# [Problem statement]
Answer with one number: the count of lines in the listing below that hold the word "lifts".

# [Dataset excerpts]
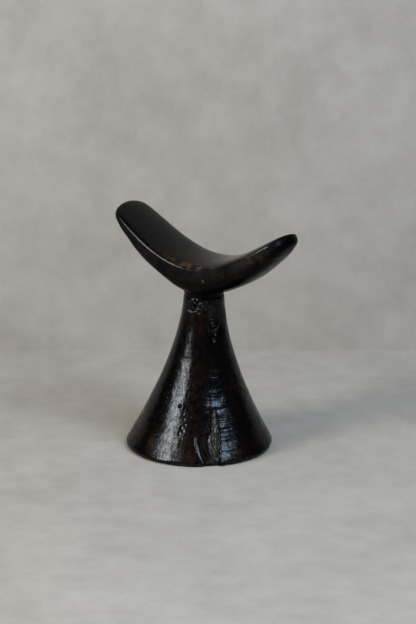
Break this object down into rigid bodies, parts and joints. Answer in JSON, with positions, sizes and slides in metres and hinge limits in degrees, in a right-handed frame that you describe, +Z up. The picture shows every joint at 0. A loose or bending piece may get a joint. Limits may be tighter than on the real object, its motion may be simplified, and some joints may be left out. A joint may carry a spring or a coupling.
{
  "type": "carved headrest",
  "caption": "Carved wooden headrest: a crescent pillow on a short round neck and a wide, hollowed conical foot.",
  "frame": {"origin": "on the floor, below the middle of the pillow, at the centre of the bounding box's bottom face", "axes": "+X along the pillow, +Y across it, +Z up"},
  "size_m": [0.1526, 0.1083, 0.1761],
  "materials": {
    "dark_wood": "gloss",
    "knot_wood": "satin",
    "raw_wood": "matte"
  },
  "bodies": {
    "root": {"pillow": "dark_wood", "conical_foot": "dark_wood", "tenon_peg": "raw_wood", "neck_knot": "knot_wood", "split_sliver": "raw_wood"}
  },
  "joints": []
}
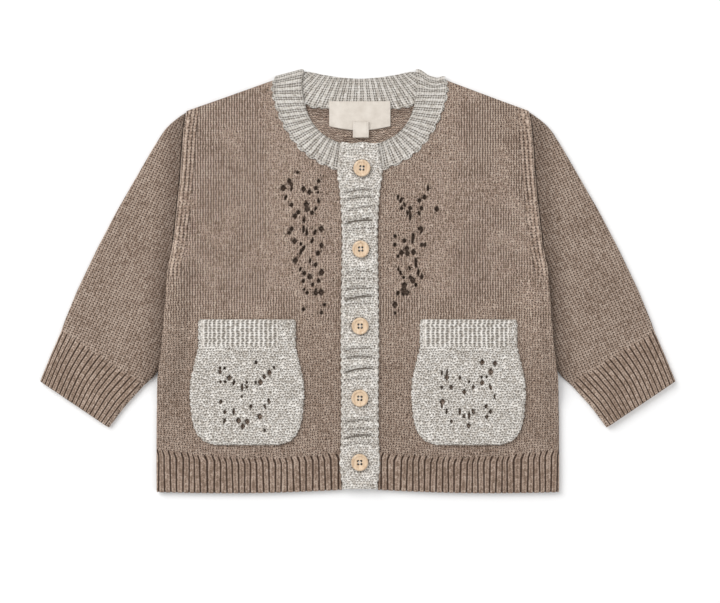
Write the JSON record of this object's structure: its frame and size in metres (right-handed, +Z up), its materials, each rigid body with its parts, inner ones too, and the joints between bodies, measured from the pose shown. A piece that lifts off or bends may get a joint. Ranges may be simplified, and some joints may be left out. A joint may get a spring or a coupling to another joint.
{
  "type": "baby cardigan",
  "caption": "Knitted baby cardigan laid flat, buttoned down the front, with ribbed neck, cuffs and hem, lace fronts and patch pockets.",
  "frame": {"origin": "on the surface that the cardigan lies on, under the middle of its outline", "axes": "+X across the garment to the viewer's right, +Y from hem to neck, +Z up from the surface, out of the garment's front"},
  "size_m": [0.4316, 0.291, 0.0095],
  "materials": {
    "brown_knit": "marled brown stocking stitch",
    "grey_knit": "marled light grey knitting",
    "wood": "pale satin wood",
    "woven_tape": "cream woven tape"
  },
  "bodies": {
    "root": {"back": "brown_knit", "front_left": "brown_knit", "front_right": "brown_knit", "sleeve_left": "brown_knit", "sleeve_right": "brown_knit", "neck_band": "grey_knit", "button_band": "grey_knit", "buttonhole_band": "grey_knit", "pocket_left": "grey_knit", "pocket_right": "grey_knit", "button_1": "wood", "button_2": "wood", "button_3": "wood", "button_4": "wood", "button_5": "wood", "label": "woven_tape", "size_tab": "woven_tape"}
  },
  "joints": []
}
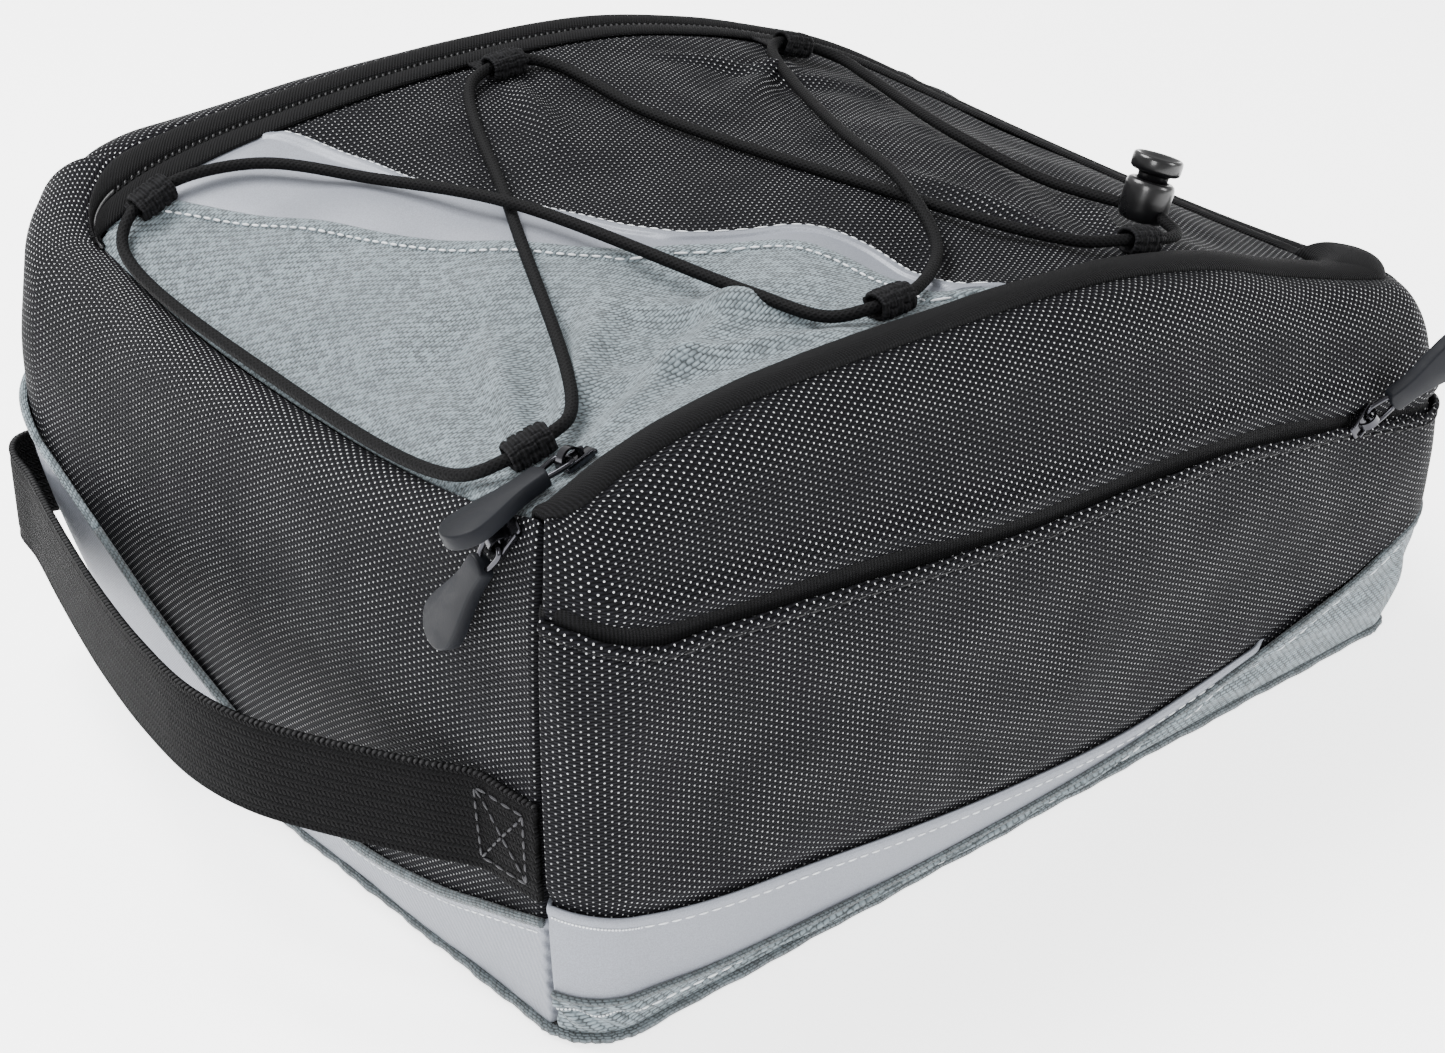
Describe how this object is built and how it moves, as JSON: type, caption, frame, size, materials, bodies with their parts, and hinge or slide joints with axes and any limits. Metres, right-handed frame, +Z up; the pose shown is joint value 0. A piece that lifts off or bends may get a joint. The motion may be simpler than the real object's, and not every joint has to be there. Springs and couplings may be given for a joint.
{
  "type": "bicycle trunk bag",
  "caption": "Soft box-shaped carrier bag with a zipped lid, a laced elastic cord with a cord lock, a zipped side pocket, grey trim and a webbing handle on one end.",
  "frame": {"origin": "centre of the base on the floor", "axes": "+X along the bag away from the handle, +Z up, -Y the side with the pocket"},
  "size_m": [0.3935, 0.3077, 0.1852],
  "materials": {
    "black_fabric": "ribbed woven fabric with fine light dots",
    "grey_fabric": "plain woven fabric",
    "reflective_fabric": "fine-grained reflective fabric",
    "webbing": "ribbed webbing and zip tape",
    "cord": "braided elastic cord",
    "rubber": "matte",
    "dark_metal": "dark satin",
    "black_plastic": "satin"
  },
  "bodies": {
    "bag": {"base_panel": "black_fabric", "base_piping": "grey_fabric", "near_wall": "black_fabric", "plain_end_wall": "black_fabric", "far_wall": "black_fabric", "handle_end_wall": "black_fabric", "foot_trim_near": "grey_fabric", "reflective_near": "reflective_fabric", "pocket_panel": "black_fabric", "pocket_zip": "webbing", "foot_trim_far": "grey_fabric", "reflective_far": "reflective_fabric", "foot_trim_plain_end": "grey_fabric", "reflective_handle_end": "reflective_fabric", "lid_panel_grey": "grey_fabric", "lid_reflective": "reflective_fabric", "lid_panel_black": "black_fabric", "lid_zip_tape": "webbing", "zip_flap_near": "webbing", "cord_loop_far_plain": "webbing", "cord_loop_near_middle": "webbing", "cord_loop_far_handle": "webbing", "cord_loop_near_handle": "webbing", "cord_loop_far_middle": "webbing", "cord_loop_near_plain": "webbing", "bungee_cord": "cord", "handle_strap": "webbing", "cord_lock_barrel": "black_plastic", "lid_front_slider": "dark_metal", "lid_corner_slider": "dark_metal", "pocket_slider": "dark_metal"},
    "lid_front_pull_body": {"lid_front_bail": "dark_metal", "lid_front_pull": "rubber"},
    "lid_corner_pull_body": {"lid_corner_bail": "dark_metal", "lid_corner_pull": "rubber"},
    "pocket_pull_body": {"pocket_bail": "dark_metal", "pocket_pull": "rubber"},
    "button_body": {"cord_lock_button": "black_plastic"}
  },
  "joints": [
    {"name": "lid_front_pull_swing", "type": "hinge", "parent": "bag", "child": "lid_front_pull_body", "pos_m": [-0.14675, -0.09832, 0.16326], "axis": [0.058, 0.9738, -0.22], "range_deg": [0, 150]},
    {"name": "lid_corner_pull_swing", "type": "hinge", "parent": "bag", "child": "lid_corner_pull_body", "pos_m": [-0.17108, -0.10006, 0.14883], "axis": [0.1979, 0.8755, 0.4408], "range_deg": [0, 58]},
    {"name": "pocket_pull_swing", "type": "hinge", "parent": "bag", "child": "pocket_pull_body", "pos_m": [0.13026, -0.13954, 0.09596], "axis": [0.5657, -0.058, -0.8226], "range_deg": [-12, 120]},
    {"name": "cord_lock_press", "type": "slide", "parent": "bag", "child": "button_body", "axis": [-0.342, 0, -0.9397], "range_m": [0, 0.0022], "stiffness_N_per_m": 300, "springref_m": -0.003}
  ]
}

# [Finished exercise]
2